At the same time, trading volume on September 8 stood at 44.33 million, showing steady activity despite the restrained price action. The consistent turnover indicates that market participants remain engaged, but the lack of decisive movement highlights uncertainty. If the token breaks firmly above the $0.2151 EMA, it could signal renewed bullish momentum. Conversely, if it slips below $0.20 again, it may invite further downside pressure.
In short, WLFI spent September 8 consolidating just under its resistance zone, with traders watching closely for confirmation of direction. The coming sessions will determine whether the token can reclaim upward momentum or continue to face resistance near the short-term EMA.

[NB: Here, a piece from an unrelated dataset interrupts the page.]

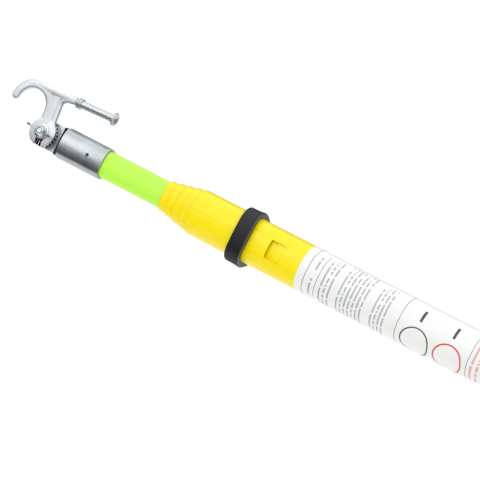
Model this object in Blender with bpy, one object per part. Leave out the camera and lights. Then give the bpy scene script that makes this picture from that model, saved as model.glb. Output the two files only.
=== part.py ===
"""Telescopic insulating rod of nested rounded-triangle tubes, with a toothed end fitting and a hook head.

The rod lies along X: the butt cap's end face is at x = 0 and the head points towards -X. Everything hangs from
the empty rod_axis, whose local axes are x along the rod towards the butt, y across it, and z out of the flat
that holds the lock windows. Metres, +Z up.
"""

from math import asin, atan2, cos, degrees, hypot, pi, radians, sin, sqrt

import bmesh
import bpy
from mathutils import Vector

# Fits between pieces
CLEAR = 0.0003
PRESS_ROOM = 0.003

# Rounded-triangle tube section: corner arcs and flat arcs keep their centres, so every tube is an exact offset
SECTIONS = 6
CORNER_SPREAD = 0.0098
CORNER_R = 0.022
FLAT_R = 0.060
WALL = 0.00205
TUBE_GAP = 0.0004
RIM = 0.0004
CORNER_STEPS = 12
FLAT_STEPS = 5

# Lengths along the rod
BASE_LENGTH = 1.450
STAGGER = 0.0127
TIP_SHOWN = 0.0996
PLUG_LENGTH = 0.062

# Lock windows, buttons and springs
WINDOW_FROM_TOP = 0.1372
WINDOW_LENGTH = 0.0244
WINDOW_WIDTH_SHARE = 0.42
WINDOW_CORNER = 0.0025
BUTTON_FROM_FOOT = 0.033
BUTTON_HEIGHT = 0.0072
BUTTON_LIP = 0.0016
BUTTON_LIP_THICK = 0.0018
SPRING_R = 0.0036
SPRING_WIRE = 0.0010
SPRING_LENGTH = 0.0092
SPRING_TURNS = 4

# Butt cap, guard ring and label on the base tube
CAP_FLOOR = 0.005
CAP_WALL = 0.0035
CAP_SKIRT = 0.045
CAP_PLUG = 0.030
GUARD_FROM_TOP = 0.0740
GUARD_SHAPE = (
    (0.0, 0.0058),
    (0.0012, 0.0068),
    (0.009, 0.0069),
    (0.016, 0.0072),
    (0.0215, 0.0080),
    (0.0228, 0.0073),
)
LABEL_FROM_TOP = 0.178
LABEL_LENGTH = 0.420
LABEL_THICK = 0.0002
LABEL_GAP = 0.0001

# Socket fitting: x is measured from the clamp bolt's axis towards the butt
SOCKET_WALL = 0.0026
SOCKET_RIM_X = 0.1028
SOCKET_STEP_X = 0.0344
NECK_FULL_X = 0.0300
SOCKET_BORE = 0.057
LUG_R = 0.0185
LUG_BACK = -0.0115
LUG_FLAT = 0.0
NECK_STEPS = 6
PIN_X = 0.0787
PIN_R = 0.0026
PIN_BORE_R = 0.0015
PIN_LENGTH = 0.013

# Teeth that lock the head's angle: level of the lug's crests, and how far above them the slackened head's stand
TEETH = 24
TEETH_AT = 0.0070
TOOTH_HEIGHT = 0.0026
TOOTH_INNER_R = 0.0112
TOOTH_SLACK = 0.0003

# Clamp bolt, washer and wing nut
BOLT_R = 0.0039
BOLT_HOLE_R = 0.0043
HEX_FLATS = 0.013
HEX_HEIGHT = 0.0053
WASHER_R = 0.0102
WASHER_THICK = 0.0016
NUT_BASE_R = 0.0078
NUT_TOP_R = 0.0056
NUT_HEIGHT = 0.0062
WING_REACH = 0.0188
WING_THICK = 0.0022
WING_LOBE_R = 0.0050
WING_LOBE_UP = 0.0088
WING_TURN = -4.6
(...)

WLFI RSI Analysis on September 8
The Relative Strength Index (RSI) for WLFI on September 8 stood near 41.7, placing it in the lower neutral zone. This reading signals weakening momentum after the token’s recent rebound toward overbought conditions earlier in the week. On September 7, RSI climbed above 70, showing strong bullish momentum, but the indicator quickly reversed as sellers dominated, pulling it sharply down to near 35 by the next day.

Throughout the past sessions, the RSI has demonstrated high volatility, with sharp swings between oversold and overbought levels. The move under 50 reflects a shift in control from buyers to sellers, suggesting caution among traders. At the same time, the short-term uptick from the low 30s shows that buyers are attempting to defend against deeper declines, trying to reestablish balance in the market.
Going forward, if RSI remains below 50, WLFI may struggle to build sustainable bullish momentum. However, a decisive bounce above this threshold would confirm renewed strength and could pave the way for another attempt at recovery. Until then, the indicator highlights consolidation pressure, with September 8 reflecting a fragile balance between rebound attempts and ongoing selling pressure.